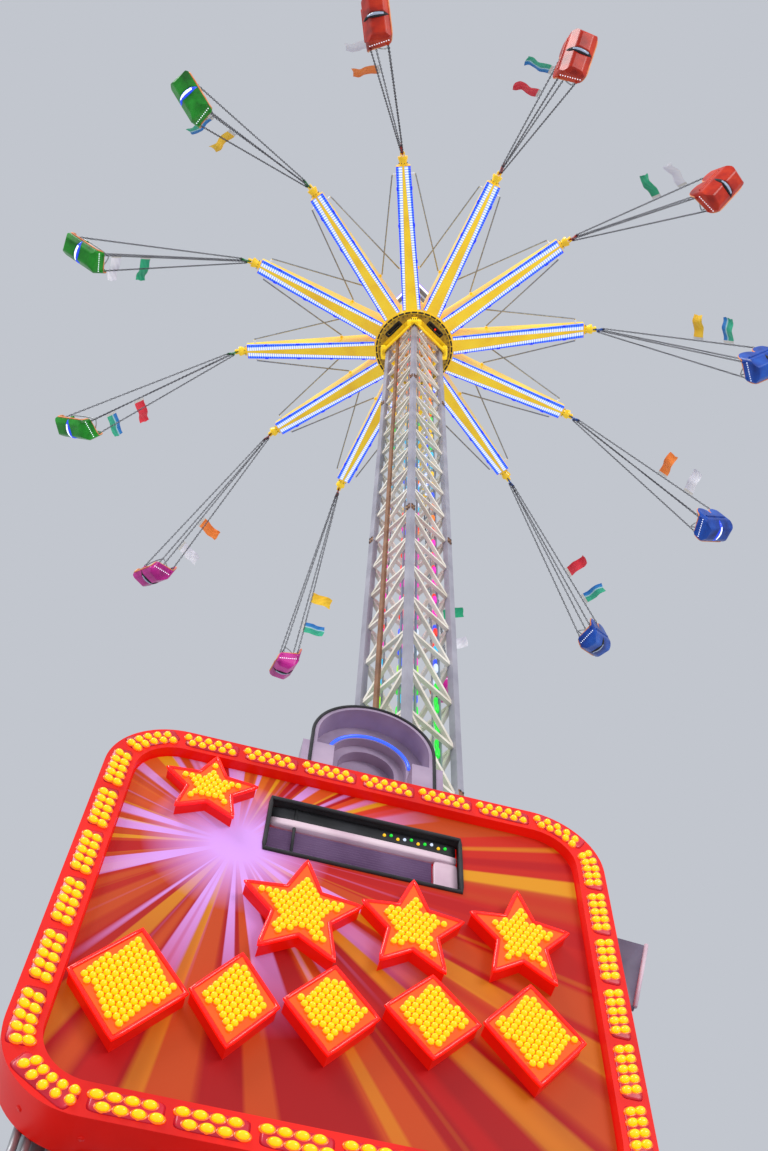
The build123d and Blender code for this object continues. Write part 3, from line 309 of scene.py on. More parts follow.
# %% Paints for the tower and the base
# Alkyd enamel sprayed over primer: satin, IOR about 1.5, with a faint orange peel.
cream_enamel = surface("cream_enamel_on_steel", {0.3: "#cdc3b2", 0.5: "#e6ded0", 0.7: "#efe9dd"},
                       60, 3.0, 0.05, Roughness=0.42, IOR=1.5)
grey_enamel = surface("light_grey_enamel", {0.3: "#827f8c", 0.5: "#96939f", 0.72: "#a8a5b0"},
                      90, 3.0, 0.05, Roughness=0.4, IOR=1.5)
slate_enamel = surface("slate_grey_enamel", {0.3: "#4b505a", 0.55: "#5c616b", 0.75: "#6a6f78"},
                       70, 3.0, 0.06, Roughness=0.48, IOR=1.5)
# Rust-brown oxide paint on the riser and the splice plates: matt, because it is only a primer.
oxide_paint = surface("brown_oxide_primer", {0.3: "#6b4630", 0.5: "#83593c", 0.7: "#96694a"},
                      40, 2.0, 0.08, Roughness=0.62, IOR=1.48)

# %% Enamel for the star and the hub
# Two-pack polyurethane enamel: strong yellow and glossy. Its glow is painted light, for the light that the
# arms' lit strips throw on it.
yellow_enamel = surface("yellow_two_pack_enamel_painted_glow", {0.3: "#e6b206", 0.5: "#f6ca10", 0.72: "#fdd822"},
                        80, 3.0, 0.04, wear=0.08, Roughness=0.28, IOR=1.52, Coat_Weight=0.35,
                        Coat_Roughness=0.08, glow=("#ffd21a", 0.22))
# The same enamel under the hub, in a darker ochre and without the glow: painted shade, for the shadow under
# the hub.
yellow_plate_painted_shade = surface("yellow_enamel_painted_shade", {0.3: "#8c7020", 0.5: "#bc9628", 0.72: "#d4ae30"},
                       14, 2.0, 0.06, Roughness=0.45, IOR=1.52)
# Along the sleeve's edges and on the knots, a brighter yellow with a glow: painted light for the lit edges,
# so that these stand out against the plate.
yellow_edge_painted_glow = surface("yellow_enamel_painted_glow", {0.3: "#f2c60c", 0.6: "#ffd820"},
                      20, 2.0, 0.04, Roughness=0.3, IOR=1.52, glow=("#ffd41a", 0.4))
# And where hands and gear touch it, with darker blotches from grease; its faint glow is painted light.
yellow_worked_and_glow = surface("yellow_enamel_worked_and_glow", {0.28: "#c0960c", 0.48: "#ecc010", 0.7: "#fad21c"},
                        18, 2.0, 0.06, Roughness=0.36, IOR=1.52, glow=("#ffcc10", 0.2))

# %% Metals, rubber and plates
# Hot-dip galvanised steel: zinc crystals a few millimetres across give a patchy grey.
galvanised = surface("galvanised_steel", {0.3: "#8f9296", 0.5: "#9fa2a5", 0.7: "#aeb1b4"},
                     9, 1.5, 0.04, Metallic=0.55, Roughness=0.45)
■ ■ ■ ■
## WRITTEN PROBLEM
Verbatim output is expected for the lines from the start of the data to the line in which "40, 2.0, 0.08, Roughness=0.62, IOR=1.48)" appears, both included.

## OUTPUT BELOW
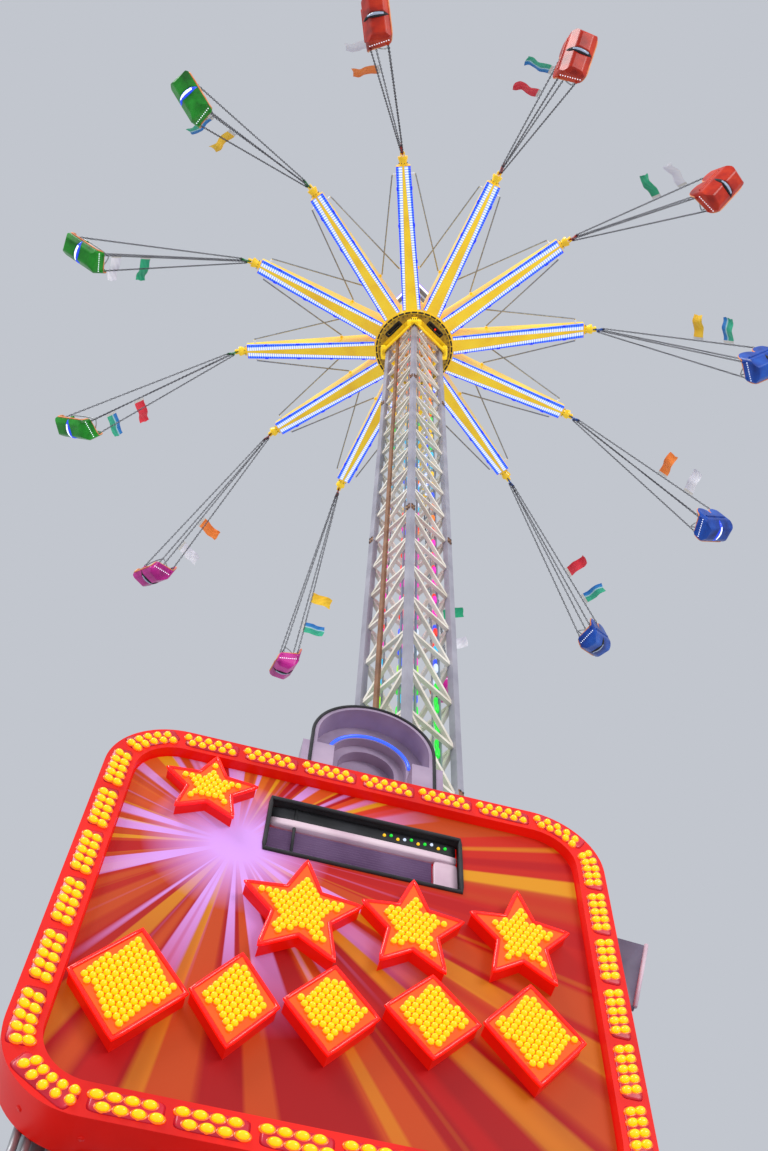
The build123d and Blender code for this object continues. Write part 3, from line 309 of scene.py on. More parts follow.
# %% Paints for the tower and the base
# Alkyd enamel sprayed over primer: satin, IOR about 1.5, with a faint orange peel.
cream_enamel = surface("cream_enamel_on_steel", {0.3: "#cdc3b2", 0.5: "#e6ded0", 0.7: "#efe9dd"},
                       60, 3.0, 0.05, Roughness=0.42, IOR=1.5)
grey_enamel = surface("light_grey_enamel", {0.3: "#827f8c", 0.5: "#96939f", 0.72: "#a8a5b0"},
                      90, 3.0, 0.05, Roughness=0.4, IOR=1.5)
slate_enamel = surface("slate_grey_enamel", {0.3: "#4b505a", 0.55: "#5c616b", 0.75: "#6a6f78"},
                       70, 3.0, 0.06, Roughness=0.48, IOR=1.5)
# Rust-brown oxide paint on the riser and the splice plates: matt, because it is only a primer.
oxide_paint = surface("brown_oxide_primer", {0.3: "#6b4630", 0.5: "#83593c", 0.7: "#96694a"},
                      40, 2.0, 0.08, Roughness=0.62, IOR=1.48)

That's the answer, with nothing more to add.